*Exercise instructions:*
Emit the entire listing verbatim.

*Raw data:*
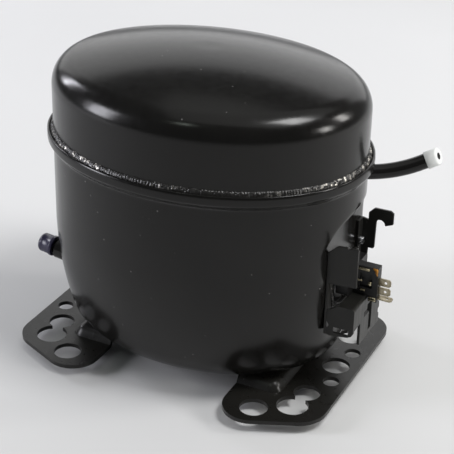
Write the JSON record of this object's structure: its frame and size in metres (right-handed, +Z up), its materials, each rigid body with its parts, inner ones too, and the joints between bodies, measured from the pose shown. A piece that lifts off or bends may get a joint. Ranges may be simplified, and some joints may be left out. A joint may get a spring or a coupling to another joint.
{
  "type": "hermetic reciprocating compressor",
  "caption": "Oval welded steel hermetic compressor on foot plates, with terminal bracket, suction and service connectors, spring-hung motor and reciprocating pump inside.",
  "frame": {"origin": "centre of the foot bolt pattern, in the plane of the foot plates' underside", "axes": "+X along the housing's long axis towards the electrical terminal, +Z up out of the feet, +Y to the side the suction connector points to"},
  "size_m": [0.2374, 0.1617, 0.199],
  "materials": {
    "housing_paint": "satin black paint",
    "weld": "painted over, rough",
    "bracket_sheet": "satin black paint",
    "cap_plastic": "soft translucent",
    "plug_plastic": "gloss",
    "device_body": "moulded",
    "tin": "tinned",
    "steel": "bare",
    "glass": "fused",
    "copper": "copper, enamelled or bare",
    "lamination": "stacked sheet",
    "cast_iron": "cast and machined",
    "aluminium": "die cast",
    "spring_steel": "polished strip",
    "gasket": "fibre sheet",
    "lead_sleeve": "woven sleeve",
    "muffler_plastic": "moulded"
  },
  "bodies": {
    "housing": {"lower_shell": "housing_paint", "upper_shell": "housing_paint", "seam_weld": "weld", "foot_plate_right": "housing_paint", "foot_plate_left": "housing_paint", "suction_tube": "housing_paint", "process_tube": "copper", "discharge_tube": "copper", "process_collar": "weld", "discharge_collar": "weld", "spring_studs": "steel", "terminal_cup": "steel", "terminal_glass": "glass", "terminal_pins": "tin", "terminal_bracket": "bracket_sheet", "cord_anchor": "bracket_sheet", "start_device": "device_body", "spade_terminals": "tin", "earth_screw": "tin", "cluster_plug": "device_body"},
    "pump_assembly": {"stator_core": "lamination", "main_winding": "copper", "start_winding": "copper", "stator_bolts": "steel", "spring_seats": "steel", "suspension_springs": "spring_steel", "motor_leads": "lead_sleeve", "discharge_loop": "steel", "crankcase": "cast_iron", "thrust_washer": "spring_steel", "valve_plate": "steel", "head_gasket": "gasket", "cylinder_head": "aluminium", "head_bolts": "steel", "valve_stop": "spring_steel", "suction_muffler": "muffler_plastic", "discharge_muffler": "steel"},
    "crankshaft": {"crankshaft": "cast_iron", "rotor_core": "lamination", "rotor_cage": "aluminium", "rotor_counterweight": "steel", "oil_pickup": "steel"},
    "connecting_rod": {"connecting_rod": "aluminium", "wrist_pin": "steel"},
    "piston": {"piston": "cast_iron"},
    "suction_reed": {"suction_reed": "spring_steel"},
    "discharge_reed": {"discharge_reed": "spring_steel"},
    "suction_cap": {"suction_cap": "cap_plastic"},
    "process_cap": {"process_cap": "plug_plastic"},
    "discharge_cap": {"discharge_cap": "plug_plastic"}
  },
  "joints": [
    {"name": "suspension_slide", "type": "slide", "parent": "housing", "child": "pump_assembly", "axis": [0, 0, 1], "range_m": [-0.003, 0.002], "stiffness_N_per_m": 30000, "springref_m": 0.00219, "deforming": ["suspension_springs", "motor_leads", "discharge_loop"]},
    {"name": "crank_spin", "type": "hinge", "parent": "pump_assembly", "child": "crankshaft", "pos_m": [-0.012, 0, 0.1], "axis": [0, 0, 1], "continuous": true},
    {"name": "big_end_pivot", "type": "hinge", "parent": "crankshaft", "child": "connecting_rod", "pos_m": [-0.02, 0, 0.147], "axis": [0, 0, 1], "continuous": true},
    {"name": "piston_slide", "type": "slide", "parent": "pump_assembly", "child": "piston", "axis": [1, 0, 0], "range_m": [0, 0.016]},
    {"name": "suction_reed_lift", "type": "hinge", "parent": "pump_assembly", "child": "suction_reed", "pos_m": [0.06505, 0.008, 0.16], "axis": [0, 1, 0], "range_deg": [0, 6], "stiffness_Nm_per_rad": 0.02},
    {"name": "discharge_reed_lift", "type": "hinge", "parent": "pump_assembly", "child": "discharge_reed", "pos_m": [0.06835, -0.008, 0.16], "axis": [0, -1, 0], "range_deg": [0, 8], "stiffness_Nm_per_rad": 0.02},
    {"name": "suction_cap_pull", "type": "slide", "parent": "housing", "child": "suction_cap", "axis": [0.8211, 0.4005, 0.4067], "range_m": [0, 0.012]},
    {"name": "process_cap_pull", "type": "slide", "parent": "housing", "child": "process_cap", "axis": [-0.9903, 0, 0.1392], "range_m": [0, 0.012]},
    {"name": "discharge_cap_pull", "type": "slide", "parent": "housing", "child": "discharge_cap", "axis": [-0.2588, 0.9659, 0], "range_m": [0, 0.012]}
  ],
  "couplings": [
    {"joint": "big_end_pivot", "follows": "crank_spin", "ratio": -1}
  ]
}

*Result of this task:*
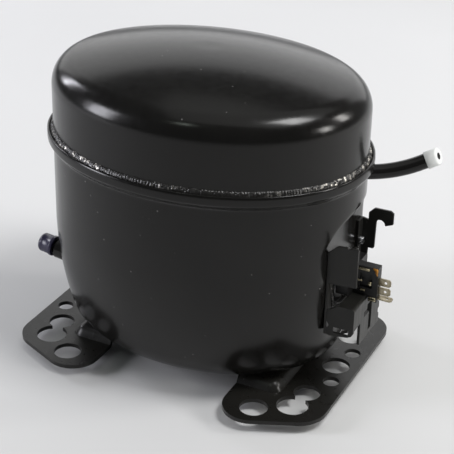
Write the JSON record of this object's structure: its frame and size in metres (right-handed, +Z up), its materials, each rigid body with its parts, inner ones too, and the joints between bodies, measured from the pose shown. A piece that lifts off or bends may get a joint. Ranges may be simplified, and some joints may be left out. A joint may get a spring or a coupling to another joint.
{
  "type": "hermetic reciprocating compressor",
  "caption": "Oval welded steel hermetic compressor on foot plates, with terminal bracket, suction and service connectors, spring-hung motor and reciprocating pump inside.",
  "frame": {"origin": "centre of the foot bolt pattern, in the plane of the foot plates' underside", "axes": "+X along the housing's long axis towards the electrical terminal, +Z up out of the feet, +Y to the side the suction connector points to"},
  "size_m": [0.2374, 0.1617, 0.199],
  "materials": {
    "housing_paint": "satin black paint",
    "weld": "painted over, rough",
    "bracket_sheet": "satin black paint",
    "cap_plastic": "soft translucent",
    "plug_plastic": "gloss",
    "device_body": "moulded",
    "tin": "tinned",
    "steel": "bare",
    "glass": "fused",
    "copper": "copper, enamelled or bare",
    "lamination": "stacked sheet",
    "cast_iron": "cast and machined",
    "aluminium": "die cast",
    "spring_steel": "polished strip",
    "gasket": "fibre sheet",
    "lead_sleeve": "woven sleeve",
    "muffler_plastic": "moulded"
  },
  "bodies": {
    "housing": {"lower_shell": "housing_paint", "upper_shell": "housing_paint", "seam_weld": "weld", "foot_plate_right": "housing_paint", "foot_plate_left": "housing_paint", "suction_tube": "housing_paint", "process_tube": "copper", "discharge_tube": "copper", "process_collar": "weld", "discharge_collar": "weld", "spring_studs": "steel", "terminal_cup": "steel", "terminal_glass": "glass", "terminal_pins": "tin", "terminal_bracket": "bracket_sheet", "cord_anchor": "bracket_sheet", "start_device": "device_body", "spade_terminals": "tin", "earth_screw": "tin", "cluster_plug": "device_body"},
    "pump_assembly": {"stator_core": "lamination", "main_winding": "copper", "start_winding": "copper", "stator_bolts": "steel", "spring_seats": "steel", "suspension_springs": "spring_steel", "motor_leads": "lead_sleeve", "discharge_loop": "steel", "crankcase": "cast_iron", "thrust_washer": "spring_steel", "valve_plate": "steel", "head_gasket": "gasket", "cylinder_head": "aluminium", "head_bolts": "steel", "valve_stop": "spring_steel", "suction_muffler": "muffler_plastic", "discharge_muffler": "steel"},
    "crankshaft": {"crankshaft": "cast_iron", "rotor_core": "lamination", "rotor_cage": "aluminium", "rotor_counterweight": "steel", "oil_pickup": "steel"},
    "connecting_rod": {"connecting_rod": "aluminium", "wrist_pin": "steel"},
    "piston": {"piston": "cast_iron"},
    "suction_reed": {"suction_reed": "spring_steel"},
    "discharge_reed": {"discharge_reed": "spring_steel"},
    "suction_cap": {"suction_cap": "cap_plastic"},
    "process_cap": {"process_cap": "plug_plastic"},
    "discharge_cap": {"discharge_cap": "plug_plastic"}
  },
  "joints": [
    {"name": "suspension_slide", "type": "slide", "parent": "housing", "child": "pump_assembly", "axis": [0, 0, 1], "range_m": [-0.003, 0.002], "stiffness_N_per_m": 30000, "springref_m": 0.00219, "deforming": ["suspension_springs", "motor_leads", "discharge_loop"]},
    {"name": "crank_spin", "type": "hinge", "parent": "pump_assembly", "child": "crankshaft", "pos_m": [-0.012, 0, 0.1], "axis": [0, 0, 1], "continuous": true},
    {"name": "big_end_pivot", "type": "hinge", "parent": "crankshaft", "child": "connecting_rod", "pos_m": [-0.02, 0, 0.147], "axis": [0, 0, 1], "continuous": true},
    {"name": "piston_slide", "type": "slide", "parent": "pump_assembly", "child": "piston", "axis": [1, 0, 0], "range_m": [0, 0.016]},
    {"name": "suction_reed_lift", "type": "hinge", "parent": "pump_assembly", "child": "suction_reed", "pos_m": [0.06505, 0.008, 0.16], "axis": [0, 1, 0], "range_deg": [0, 6], "stiffness_Nm_per_rad": 0.02},
    {"name": "discharge_reed_lift", "type": "hinge", "parent": "pump_assembly", "child": "discharge_reed", "pos_m": [0.06835, -0.008, 0.16], "axis": [0, -1, 0], "range_deg": [0, 8], "stiffness_Nm_per_rad": 0.02},
    {"name": "suction_cap_pull", "type": "slide", "parent": "housing", "child": "suction_cap", "axis": [0.8211, 0.4005, 0.4067], "range_m": [0, 0.012]},
    {"name": "process_cap_pull", "type": "slide", "parent": "housing", "child": "process_cap", "axis": [-0.9903, 0, 0.1392], "range_m": [0, 0.012]},
    {"name": "discharge_cap_pull", "type": "slide", "parent": "housing", "child": "discharge_cap", "axis": [-0.2588, 0.9659, 0], "range_m": [0, 0.012]}
  ],
  "couplings": [
    {"joint": "big_end_pivot", "follows": "crank_spin", "ratio": -1}
  ]
}